The following is from an appendix in an upcoming book to be released in the next few days. No Hair Shirts Energy & Climate Policy for Greece. The book discusses energy and climate policy as a means of battling austerity. It starts with methods to relieve some of the immediate pain. For any non-Greek readers, the book includes an appendix discussing the crisis. This post excerpts the second chapter of that appendix, which  tries to combine concision with accuracy in describing the current Greek crisis.

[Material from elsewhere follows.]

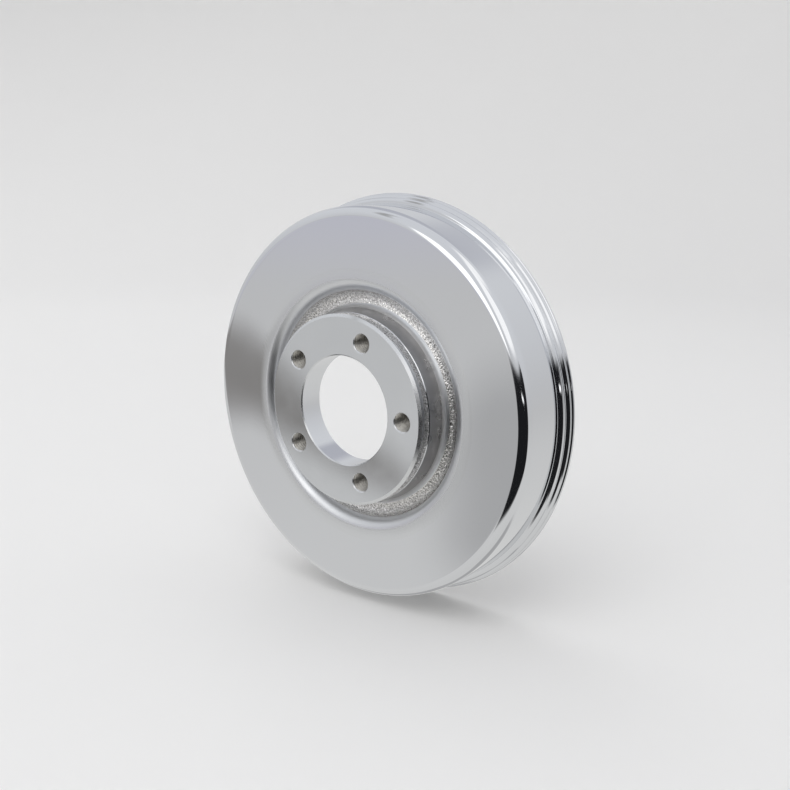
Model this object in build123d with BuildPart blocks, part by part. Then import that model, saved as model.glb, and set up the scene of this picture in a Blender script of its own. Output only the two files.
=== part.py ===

If you don’t know the larger European context you might want to read the first post in this series before preceding.  And don’t forget to read the third excerpt combating widespread falsehoods about Greece and Greeks.  The  second excerpt, covering the current crisis, follows:

The Greek centrist social democratic government of PASOK led by George Papandreou took power from the conservatives in 2009 and discovered that the previous governments had collaborated with corrupt bankers to disguise loans as complex financial derivative investments. This fraud falsified key economic indictors and allowed borrowing money that could never have been paid back, even before the crash. Thus the crash left Greece with a much bigger debt compared to its economy than the rest of Europe.

The EU and international institutions made a deal with PASOK to bail out Greece’s creditors (including those who had been co-conspirators n the fraud, and probably the originators of it) and some of Greece’s top bankers, but not the Greek people. If the EU and done nothing, the debt instruments would have been worthless, and the banks would have collapsed. The EU bought the worthless debt instruments at a discount from their face value. The claim was that in selling at a discount, the banks and bond holders were taking a hit. The truth was, that the banks and bondholders had already taken a hit. The bonds and instruments were worthless. By receiving anything for those bonds they were being bailed out, not (as claimed) “taking a haircut”. As penalty for the fraud that had primarily victimized the Greek people, the Greek health care system was destroyed, their pensions cut, and their education system crippled. Paying back the remaining debt was still impossible, so the EU arranged to lend almost enough to Greece, to make interest payments. Each year, Greece paid out 100% of what they received in loans, and a bit more as debt repayment, leaving zero aid for the Greek people, and less total money for the Greek people each year. As a condition of continuing to pay interest to itself, the Troika constantly added to austerity requirements. This austerity program produced a 25% unemployment rate and a GDP that shrank at a faster rate than that of the United State during the great depression. PASOk fell to the conservative New Democracy party, which implemented worse austerity than occurred under PASOK.

Syriza, a coalition of most parties to the left of PASOK defeated both the right wing New Democracy Party and the centrist “Socialist” PASOK party in January of 2015. It was elected on a platform of raising taxes on the rich and cracking down on widespread tax evasion by the wealthy, lowering taxes on the working class, providing free electricity to those who had their power cut off , restoring pensions, free education, union rights as well as health care. Syriza also promised to end various other EU imposed austerity measures, such as the requirement that Greece maintain a government spending surplus during a depression. It also promised to crack down on the culture of corruption in Greece that crossed party lines and end oligarchic control of institutions that were supposed to be democratic, possibly by replacing those corrupt institutions with new more democratic ones. It cannot carry out much of its program under the intolerable conditions currently imposed on Greece.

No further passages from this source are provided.